Is there a known characterization of epimorphisms in the category of schemes?

It is easy to see that a morphism $f : X \to Y$ such that the underlying map $\lvert f\rvert$ is surjective and the homomorphism $f^\# : \mathcal{O}_Y \to f_* \mathcal{O}_X$ is injective, is an epimorphism. But there are other examples, too: if $Y$ is reduced and locally of finite type over a field, the obvious morphism from $X=\bigsqcup_{y\in Y_\text{cl}} \operatorname{Spec}(k(y))$ to $Y$ is an epimorphism (see #8(b) in Mark Haiman's Homework Set 9 for Math 256AB).

If this is is not possible, what about regular, extremal, or effective epimorphisms? Here, again, I know only some examples.

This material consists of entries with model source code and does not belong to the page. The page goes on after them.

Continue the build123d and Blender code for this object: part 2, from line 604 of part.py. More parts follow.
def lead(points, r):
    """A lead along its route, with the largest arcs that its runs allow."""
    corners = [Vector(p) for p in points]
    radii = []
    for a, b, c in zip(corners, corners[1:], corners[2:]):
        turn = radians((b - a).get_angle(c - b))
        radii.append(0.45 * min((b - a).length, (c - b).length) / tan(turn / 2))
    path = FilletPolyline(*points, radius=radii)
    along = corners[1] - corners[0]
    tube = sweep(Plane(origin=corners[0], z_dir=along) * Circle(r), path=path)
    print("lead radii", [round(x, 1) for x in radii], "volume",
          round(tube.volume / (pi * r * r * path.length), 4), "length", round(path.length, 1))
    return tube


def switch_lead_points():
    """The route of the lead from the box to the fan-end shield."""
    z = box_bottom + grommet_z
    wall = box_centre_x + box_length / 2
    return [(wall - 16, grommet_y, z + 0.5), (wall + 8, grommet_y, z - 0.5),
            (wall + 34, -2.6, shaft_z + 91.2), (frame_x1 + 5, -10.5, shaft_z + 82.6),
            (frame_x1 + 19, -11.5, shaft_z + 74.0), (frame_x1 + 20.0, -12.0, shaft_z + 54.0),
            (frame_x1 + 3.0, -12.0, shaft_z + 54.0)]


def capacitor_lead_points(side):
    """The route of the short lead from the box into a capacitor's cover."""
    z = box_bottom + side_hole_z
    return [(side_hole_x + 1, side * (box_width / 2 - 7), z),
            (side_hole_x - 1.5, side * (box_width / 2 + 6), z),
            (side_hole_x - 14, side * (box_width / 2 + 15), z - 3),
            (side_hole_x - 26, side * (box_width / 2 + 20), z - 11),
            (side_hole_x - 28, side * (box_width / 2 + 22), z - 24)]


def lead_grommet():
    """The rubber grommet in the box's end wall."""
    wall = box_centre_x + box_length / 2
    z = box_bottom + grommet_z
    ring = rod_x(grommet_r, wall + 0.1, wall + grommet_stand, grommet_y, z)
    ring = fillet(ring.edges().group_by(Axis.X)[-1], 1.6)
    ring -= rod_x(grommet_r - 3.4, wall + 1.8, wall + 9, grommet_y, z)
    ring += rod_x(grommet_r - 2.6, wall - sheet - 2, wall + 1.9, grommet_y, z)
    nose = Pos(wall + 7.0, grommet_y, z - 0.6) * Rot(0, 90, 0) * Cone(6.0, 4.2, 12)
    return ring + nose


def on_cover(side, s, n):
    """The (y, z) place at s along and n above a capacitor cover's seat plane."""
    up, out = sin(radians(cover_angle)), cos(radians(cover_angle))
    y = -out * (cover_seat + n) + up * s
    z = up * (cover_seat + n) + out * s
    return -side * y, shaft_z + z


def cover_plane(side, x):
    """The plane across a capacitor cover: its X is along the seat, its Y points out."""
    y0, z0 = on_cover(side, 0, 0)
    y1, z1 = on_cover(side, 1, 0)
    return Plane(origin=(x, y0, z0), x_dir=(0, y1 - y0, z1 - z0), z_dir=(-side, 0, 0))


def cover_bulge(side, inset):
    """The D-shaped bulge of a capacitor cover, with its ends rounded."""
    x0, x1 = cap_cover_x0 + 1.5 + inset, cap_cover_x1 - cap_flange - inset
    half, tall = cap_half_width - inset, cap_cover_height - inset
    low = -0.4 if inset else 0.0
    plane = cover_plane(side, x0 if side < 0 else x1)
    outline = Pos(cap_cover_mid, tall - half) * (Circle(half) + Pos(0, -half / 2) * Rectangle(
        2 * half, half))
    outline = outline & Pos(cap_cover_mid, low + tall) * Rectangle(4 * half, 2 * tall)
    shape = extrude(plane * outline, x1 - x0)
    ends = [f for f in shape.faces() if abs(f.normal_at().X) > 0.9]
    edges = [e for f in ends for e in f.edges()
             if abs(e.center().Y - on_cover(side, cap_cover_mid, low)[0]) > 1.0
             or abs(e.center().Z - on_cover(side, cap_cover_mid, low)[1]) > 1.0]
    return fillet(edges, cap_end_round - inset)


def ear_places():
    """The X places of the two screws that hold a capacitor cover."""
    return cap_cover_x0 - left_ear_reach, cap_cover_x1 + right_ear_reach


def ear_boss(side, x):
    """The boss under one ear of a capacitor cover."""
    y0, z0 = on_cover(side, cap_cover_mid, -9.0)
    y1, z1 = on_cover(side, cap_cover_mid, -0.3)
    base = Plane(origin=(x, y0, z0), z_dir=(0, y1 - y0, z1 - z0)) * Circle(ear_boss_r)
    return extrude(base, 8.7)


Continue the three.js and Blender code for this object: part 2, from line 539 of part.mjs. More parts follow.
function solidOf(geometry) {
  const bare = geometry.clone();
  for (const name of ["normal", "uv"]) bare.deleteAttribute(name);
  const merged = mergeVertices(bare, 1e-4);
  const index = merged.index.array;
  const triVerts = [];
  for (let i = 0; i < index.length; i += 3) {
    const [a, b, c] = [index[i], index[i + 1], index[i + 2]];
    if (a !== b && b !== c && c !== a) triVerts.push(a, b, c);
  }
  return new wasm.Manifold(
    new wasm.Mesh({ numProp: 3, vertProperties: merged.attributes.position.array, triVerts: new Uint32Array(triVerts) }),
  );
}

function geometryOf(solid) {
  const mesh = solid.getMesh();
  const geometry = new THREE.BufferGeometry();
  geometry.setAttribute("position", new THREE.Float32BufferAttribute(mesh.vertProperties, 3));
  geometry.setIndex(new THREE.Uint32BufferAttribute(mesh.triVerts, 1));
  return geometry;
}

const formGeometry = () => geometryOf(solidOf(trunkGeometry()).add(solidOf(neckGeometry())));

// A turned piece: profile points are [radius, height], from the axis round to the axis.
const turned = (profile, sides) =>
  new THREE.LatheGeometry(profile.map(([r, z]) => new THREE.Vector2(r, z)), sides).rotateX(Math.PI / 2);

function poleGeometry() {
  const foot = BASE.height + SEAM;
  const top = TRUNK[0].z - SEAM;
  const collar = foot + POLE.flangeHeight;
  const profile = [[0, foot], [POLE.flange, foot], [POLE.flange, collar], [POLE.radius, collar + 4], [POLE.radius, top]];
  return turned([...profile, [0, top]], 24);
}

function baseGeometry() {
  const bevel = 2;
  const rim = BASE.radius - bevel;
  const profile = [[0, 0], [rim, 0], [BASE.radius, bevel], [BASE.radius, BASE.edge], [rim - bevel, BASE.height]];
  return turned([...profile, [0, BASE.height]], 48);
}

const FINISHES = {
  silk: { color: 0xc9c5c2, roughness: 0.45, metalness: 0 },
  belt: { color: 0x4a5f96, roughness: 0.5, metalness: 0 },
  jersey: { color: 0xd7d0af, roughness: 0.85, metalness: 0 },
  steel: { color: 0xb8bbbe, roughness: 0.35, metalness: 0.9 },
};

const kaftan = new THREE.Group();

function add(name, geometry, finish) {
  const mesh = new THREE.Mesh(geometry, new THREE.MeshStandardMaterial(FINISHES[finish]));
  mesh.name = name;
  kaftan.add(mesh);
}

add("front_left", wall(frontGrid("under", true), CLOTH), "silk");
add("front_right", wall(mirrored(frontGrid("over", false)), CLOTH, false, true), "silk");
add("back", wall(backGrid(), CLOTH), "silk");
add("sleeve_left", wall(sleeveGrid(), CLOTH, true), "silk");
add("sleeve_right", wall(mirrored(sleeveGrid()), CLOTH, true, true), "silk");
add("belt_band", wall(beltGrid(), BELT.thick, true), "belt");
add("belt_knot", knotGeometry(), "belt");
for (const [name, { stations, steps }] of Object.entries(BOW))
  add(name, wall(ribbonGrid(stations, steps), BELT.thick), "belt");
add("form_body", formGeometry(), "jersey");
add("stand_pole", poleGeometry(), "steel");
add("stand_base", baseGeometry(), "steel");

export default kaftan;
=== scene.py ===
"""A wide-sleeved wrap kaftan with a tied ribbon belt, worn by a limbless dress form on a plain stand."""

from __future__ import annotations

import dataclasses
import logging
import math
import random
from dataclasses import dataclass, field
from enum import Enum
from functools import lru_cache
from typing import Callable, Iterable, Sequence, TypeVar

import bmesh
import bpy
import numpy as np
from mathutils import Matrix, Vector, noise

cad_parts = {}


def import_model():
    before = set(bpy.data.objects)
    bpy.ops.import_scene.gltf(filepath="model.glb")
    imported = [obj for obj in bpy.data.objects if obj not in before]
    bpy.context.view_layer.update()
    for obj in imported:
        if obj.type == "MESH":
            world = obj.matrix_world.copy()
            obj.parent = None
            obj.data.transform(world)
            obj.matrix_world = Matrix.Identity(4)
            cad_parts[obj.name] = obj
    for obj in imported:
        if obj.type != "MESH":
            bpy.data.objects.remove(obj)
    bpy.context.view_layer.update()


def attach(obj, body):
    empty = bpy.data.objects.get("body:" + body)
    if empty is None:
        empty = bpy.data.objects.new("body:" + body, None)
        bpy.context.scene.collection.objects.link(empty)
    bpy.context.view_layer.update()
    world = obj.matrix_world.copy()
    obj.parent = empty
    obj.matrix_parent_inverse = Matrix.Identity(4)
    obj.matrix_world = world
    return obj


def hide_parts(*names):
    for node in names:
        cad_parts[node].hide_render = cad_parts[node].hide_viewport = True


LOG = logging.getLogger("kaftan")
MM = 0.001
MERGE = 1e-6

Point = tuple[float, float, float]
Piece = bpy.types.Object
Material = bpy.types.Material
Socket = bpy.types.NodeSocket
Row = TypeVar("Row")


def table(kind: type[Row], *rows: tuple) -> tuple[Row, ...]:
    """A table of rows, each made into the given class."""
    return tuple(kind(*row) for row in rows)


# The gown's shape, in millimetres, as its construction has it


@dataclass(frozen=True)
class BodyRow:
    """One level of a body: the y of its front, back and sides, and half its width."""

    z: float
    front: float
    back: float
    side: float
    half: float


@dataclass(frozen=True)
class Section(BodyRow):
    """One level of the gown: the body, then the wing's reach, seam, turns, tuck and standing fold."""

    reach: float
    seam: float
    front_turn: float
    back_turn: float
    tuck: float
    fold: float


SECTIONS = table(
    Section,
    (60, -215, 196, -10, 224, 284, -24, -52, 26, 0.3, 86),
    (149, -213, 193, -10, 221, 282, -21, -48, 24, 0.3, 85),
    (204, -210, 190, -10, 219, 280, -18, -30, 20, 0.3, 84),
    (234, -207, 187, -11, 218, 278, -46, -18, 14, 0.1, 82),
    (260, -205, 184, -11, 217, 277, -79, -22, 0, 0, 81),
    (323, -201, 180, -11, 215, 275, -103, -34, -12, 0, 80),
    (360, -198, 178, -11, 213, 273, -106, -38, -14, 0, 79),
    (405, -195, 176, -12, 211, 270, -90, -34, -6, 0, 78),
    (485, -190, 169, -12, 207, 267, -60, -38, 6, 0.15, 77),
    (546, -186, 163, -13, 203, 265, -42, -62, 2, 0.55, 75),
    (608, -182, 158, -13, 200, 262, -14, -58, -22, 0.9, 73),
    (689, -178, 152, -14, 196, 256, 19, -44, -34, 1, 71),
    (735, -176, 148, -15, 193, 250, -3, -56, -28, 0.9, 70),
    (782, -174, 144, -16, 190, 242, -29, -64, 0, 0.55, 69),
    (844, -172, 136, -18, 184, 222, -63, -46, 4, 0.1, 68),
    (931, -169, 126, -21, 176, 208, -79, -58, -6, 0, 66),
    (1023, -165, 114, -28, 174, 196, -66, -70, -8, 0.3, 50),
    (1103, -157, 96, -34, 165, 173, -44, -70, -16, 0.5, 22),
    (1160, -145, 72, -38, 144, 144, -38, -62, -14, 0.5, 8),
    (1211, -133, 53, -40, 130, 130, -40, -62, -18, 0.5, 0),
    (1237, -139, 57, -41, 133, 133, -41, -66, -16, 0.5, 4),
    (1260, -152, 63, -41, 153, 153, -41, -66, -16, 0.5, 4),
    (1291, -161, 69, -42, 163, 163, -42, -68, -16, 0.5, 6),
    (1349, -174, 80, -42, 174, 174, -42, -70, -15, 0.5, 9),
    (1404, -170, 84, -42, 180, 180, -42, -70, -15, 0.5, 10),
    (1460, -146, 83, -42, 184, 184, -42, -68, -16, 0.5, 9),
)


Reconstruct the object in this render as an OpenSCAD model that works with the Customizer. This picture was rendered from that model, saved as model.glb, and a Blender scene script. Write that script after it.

My background is that I want to know if there is a categorical characterization of the spectra of fields in the category of schemes. In the full subcategory of affine schemes, they are characterized by the property: $X$ is non-initial and every morphism from a non-initial object to $X$ is an epimorphism. But I doubt that this characterization takes over to the category of schemes. EDIT: Kevin Ventullo has shown below that the characterization takes over. Thus my original question has been answered (and I wonder if it's appropriate to accept it as an answer). But of course every other hint about the characterization of epimorphisms of schemes is appreciated.